■ **MATERIAL FOR THIS TASK**
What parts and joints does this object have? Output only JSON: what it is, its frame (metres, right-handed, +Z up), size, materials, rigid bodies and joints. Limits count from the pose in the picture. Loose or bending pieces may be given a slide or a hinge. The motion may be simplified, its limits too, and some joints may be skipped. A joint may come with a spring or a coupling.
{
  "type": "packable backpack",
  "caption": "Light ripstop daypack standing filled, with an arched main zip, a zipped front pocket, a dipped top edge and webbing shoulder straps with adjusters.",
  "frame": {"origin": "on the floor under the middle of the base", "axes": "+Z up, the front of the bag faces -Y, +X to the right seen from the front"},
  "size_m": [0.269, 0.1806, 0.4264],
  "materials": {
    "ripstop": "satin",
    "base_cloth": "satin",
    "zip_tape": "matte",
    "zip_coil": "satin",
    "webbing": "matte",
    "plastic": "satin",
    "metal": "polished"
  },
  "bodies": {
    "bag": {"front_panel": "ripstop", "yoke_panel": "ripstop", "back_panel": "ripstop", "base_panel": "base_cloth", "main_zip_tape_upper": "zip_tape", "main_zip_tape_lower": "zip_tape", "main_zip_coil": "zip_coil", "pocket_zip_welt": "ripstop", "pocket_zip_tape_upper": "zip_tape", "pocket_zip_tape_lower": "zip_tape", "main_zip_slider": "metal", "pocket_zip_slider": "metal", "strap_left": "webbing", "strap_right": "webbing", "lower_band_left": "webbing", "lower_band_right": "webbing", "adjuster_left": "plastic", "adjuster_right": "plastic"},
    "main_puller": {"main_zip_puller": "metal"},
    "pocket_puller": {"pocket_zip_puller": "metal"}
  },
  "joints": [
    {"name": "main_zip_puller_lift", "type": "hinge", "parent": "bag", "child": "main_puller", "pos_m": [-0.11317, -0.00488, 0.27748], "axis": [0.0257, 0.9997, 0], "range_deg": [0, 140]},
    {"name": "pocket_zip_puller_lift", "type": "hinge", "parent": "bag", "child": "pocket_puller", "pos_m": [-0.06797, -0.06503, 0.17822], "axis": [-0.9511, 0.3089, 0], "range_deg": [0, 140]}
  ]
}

==

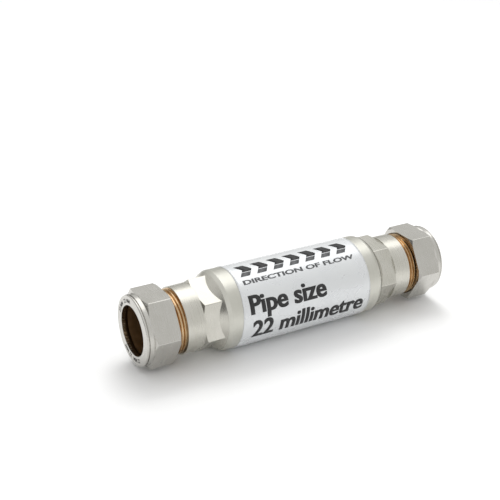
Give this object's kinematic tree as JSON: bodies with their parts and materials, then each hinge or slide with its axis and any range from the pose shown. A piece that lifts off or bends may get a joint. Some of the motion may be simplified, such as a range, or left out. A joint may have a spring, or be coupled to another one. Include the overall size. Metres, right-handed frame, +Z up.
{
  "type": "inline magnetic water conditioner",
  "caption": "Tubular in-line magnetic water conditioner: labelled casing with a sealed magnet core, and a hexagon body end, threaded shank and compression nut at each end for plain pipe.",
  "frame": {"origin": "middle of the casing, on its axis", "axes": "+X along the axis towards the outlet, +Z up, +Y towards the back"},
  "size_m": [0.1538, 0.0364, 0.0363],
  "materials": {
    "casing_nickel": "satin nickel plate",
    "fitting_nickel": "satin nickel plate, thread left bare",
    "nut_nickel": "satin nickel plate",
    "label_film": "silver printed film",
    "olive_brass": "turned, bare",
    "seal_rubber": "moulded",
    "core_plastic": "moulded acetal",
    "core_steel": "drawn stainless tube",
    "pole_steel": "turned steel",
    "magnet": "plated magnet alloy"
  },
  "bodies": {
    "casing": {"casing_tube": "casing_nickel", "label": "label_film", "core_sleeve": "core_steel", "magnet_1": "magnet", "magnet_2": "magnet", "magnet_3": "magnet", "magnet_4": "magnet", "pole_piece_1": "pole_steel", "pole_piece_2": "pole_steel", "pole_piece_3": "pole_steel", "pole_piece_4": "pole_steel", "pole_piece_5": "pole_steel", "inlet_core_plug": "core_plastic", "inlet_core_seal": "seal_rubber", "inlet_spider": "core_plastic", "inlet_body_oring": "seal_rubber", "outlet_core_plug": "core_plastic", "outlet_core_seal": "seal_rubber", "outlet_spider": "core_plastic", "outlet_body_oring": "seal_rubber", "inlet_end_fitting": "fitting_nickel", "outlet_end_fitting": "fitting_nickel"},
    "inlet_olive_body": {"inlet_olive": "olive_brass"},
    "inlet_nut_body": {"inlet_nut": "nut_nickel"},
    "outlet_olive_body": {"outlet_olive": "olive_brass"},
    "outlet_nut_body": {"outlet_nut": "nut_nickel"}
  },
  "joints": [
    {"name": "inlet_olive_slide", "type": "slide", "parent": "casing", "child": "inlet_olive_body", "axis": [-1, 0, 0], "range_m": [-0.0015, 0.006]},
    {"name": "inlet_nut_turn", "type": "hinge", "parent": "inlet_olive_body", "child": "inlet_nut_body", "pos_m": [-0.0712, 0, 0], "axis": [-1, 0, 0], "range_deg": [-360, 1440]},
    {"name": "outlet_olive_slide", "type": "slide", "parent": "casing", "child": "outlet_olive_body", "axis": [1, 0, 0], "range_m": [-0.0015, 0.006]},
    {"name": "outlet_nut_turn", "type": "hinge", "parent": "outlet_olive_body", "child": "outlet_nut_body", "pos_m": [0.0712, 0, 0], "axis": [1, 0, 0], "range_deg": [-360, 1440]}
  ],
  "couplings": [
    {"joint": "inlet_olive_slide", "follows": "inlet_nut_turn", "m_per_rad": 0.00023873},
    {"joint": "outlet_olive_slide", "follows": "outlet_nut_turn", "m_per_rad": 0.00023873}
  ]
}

■ **TASK INSTRUCTIONS**
Copy every line of the material in which the word "pose" occurs.

■ **THE COMPLETED TASK**
What parts and joints does this object have? Output only JSON: what it is, its frame (metres, right-handed, +Z up), size, materials, rigid bodies and joints. Limits count from the pose in the picture. Loose or bending pieces may be given a slide or a hinge. The motion may be simplified, its limits too, and some joints may be skipped. A joint may come with a spring or a coupling.
Give this object's kinematic tree as JSON: bodies with their parts and materials, then each hinge or slide with its axis and any range from the pose shown. A piece that lifts off or bends may get a joint. Some of the motion may be simplified, such as a range, or left out. A joint may have a spring, or be coupled to another one. Include the overall size. Metres, right-handed frame, +Z up.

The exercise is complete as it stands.